- Source data
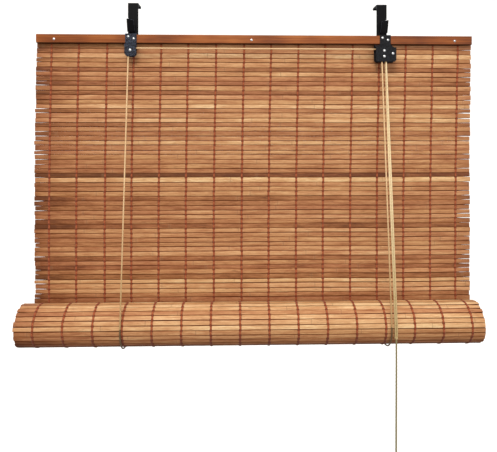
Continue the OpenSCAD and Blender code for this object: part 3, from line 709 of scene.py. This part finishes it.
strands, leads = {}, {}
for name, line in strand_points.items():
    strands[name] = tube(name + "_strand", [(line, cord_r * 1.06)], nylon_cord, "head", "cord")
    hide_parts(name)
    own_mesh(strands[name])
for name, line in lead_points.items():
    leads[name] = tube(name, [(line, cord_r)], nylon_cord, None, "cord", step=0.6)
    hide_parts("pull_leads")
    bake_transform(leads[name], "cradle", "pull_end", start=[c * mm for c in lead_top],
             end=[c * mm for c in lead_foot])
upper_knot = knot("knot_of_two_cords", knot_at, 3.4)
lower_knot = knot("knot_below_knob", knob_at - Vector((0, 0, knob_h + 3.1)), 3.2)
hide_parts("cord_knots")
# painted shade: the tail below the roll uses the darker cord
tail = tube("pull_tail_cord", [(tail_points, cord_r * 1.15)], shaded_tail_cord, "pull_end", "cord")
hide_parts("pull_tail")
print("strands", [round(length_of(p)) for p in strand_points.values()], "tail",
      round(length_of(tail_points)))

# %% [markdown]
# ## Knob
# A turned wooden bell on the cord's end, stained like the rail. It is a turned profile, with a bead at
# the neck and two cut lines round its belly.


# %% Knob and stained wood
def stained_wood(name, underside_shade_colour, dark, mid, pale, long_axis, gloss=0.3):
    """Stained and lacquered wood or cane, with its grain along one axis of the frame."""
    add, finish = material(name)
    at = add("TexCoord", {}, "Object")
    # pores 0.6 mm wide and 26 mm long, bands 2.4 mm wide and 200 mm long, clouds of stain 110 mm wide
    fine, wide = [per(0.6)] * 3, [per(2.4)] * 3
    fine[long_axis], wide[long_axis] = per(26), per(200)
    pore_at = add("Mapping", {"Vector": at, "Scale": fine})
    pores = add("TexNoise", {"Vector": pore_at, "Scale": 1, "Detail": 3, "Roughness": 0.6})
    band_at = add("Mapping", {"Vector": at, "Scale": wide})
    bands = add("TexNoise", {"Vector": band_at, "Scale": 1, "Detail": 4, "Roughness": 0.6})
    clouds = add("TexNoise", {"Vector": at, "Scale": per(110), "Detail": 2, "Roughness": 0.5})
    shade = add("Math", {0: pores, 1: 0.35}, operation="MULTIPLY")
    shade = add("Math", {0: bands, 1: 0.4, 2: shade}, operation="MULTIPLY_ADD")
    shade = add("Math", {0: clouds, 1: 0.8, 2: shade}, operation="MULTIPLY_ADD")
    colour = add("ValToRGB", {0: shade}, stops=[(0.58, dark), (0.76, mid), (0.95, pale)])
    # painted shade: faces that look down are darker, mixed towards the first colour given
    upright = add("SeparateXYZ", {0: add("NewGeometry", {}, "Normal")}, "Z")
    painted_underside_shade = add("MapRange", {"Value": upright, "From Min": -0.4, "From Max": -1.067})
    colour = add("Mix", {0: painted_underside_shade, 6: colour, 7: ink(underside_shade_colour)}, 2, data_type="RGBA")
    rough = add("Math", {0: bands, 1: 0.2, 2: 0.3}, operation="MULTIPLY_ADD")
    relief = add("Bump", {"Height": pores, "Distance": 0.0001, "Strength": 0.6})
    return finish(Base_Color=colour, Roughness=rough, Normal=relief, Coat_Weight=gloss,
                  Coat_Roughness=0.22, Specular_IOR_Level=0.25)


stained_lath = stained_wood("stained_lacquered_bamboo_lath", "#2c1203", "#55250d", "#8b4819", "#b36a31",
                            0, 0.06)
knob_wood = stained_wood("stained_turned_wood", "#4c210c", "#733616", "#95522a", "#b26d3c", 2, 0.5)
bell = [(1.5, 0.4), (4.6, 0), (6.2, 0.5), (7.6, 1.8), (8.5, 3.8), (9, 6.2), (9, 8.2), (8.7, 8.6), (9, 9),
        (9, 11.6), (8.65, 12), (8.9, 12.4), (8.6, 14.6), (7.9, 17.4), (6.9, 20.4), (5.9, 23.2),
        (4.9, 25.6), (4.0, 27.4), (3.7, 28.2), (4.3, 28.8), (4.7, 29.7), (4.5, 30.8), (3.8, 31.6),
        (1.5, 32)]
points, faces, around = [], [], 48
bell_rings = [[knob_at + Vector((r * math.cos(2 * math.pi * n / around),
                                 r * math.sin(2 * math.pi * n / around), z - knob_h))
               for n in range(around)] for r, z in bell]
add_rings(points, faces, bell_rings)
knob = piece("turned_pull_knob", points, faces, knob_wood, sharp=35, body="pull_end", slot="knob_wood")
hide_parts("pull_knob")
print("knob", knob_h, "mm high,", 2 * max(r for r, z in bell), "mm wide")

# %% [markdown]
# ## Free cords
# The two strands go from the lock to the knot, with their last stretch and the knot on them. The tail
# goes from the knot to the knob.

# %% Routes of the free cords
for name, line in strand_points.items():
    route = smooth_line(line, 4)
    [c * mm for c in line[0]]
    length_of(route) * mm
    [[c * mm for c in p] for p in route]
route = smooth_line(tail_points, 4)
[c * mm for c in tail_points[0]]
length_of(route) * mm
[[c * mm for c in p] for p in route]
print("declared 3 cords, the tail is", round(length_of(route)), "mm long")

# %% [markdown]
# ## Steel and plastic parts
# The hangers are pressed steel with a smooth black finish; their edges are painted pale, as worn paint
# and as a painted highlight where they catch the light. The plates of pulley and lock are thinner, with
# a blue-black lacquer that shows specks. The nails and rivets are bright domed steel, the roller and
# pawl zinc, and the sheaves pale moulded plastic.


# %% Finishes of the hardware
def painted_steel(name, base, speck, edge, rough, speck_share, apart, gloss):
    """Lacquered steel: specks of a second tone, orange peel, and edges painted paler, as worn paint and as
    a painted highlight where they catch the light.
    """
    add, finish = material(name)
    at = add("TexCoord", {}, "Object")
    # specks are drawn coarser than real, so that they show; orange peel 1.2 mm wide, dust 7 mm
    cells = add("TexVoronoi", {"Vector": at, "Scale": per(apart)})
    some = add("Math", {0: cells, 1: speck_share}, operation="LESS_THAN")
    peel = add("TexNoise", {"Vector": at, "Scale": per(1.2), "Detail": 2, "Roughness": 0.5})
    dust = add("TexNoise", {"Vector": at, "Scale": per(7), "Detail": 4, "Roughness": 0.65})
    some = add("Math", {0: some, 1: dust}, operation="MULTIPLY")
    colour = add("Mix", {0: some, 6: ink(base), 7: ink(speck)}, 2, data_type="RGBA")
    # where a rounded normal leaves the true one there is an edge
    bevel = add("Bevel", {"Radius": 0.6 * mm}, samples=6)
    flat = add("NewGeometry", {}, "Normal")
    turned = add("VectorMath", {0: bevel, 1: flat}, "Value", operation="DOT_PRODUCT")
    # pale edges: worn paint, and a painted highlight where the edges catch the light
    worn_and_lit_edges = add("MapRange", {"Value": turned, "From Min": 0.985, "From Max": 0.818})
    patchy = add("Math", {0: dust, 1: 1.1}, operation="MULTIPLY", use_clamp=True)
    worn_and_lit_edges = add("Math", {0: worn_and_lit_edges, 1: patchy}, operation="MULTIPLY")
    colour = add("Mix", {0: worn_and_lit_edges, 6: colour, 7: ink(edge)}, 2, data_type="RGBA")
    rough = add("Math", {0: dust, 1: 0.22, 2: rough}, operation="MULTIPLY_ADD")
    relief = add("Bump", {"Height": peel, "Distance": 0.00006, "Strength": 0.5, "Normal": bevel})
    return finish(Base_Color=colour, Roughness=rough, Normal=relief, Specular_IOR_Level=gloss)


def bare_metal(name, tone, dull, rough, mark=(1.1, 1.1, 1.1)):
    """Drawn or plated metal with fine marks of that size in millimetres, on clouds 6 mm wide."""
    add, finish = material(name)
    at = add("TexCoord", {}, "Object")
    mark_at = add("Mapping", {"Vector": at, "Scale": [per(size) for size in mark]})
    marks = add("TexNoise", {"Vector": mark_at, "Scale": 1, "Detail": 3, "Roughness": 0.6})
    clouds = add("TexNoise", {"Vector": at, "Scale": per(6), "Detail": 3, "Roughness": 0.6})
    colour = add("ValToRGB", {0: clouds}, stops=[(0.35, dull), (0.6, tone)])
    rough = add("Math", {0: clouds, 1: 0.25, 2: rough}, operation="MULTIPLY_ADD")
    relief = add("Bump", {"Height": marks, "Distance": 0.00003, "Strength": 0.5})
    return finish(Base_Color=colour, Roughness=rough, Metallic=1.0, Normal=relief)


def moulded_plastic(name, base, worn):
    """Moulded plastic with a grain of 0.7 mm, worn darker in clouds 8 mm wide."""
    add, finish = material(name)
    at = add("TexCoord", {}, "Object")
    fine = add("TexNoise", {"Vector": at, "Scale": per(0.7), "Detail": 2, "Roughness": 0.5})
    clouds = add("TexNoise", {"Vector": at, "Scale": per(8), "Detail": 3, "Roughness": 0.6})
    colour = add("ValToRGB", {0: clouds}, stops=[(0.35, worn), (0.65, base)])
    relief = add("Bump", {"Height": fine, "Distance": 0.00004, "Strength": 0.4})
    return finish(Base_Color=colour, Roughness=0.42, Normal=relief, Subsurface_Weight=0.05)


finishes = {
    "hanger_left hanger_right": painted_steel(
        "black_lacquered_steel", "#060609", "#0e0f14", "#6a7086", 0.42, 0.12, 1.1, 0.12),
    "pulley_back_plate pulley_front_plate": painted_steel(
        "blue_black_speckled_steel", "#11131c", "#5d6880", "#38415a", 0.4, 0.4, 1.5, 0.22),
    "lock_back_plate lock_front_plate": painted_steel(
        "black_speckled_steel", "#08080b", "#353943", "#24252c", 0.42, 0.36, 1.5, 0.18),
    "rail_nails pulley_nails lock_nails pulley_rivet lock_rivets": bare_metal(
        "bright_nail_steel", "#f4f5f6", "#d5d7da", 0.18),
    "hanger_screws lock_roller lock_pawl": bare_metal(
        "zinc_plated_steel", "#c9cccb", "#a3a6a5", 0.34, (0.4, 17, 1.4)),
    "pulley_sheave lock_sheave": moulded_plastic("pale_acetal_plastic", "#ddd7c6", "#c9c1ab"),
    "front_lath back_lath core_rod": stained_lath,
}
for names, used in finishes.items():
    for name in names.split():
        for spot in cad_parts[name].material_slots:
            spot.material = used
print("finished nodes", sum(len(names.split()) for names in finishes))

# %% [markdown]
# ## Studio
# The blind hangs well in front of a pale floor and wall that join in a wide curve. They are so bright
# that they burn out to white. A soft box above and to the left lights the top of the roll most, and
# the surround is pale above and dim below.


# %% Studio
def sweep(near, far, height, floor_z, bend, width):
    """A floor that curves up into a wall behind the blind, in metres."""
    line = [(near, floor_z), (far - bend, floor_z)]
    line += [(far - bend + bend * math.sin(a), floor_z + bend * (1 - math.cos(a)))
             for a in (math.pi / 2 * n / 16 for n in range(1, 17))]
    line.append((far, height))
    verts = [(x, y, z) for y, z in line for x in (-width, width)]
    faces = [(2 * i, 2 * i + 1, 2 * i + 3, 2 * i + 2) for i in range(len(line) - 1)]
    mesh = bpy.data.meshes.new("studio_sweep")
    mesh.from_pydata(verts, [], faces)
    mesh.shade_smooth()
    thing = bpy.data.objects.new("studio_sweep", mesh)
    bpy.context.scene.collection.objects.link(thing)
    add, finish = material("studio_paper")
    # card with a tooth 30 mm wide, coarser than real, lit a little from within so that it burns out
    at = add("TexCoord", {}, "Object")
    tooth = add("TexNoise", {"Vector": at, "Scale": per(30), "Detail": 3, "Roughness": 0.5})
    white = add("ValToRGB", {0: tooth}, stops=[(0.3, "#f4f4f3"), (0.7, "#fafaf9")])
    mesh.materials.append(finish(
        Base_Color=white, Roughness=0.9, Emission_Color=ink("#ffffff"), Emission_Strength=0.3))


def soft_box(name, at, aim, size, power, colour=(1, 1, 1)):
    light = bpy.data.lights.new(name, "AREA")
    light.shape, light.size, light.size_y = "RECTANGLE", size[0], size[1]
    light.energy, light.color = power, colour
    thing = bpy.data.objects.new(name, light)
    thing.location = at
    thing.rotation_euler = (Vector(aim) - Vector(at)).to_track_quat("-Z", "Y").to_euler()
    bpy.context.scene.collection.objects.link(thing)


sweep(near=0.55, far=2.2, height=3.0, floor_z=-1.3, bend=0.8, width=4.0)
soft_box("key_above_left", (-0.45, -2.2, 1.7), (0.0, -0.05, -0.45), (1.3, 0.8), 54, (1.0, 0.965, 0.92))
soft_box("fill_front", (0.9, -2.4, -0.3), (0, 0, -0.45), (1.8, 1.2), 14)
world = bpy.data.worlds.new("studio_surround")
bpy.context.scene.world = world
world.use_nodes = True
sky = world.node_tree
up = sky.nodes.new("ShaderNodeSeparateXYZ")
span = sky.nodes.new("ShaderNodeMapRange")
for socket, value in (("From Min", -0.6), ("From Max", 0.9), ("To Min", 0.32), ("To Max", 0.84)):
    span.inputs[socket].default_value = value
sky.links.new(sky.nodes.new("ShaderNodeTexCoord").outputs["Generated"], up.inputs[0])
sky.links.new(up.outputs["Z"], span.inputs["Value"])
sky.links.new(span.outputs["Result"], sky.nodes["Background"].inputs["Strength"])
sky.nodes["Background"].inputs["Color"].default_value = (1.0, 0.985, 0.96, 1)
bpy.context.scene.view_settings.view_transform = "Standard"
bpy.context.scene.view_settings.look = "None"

- Instructions to follow
Pull every line containing "strands" from the material above.

- Output
strands, leads = {}, {}
    strands[name] = tube(name + "_strand", [(line, cord_r * 1.06)], nylon_cord, "head", "cord")
    own_mesh(strands[name])
print("strands", [round(length_of(p)) for p in strand_points.values()], "tail",
# The two strands go from the lock to the knot, with their last stretch and the knot on them. The tail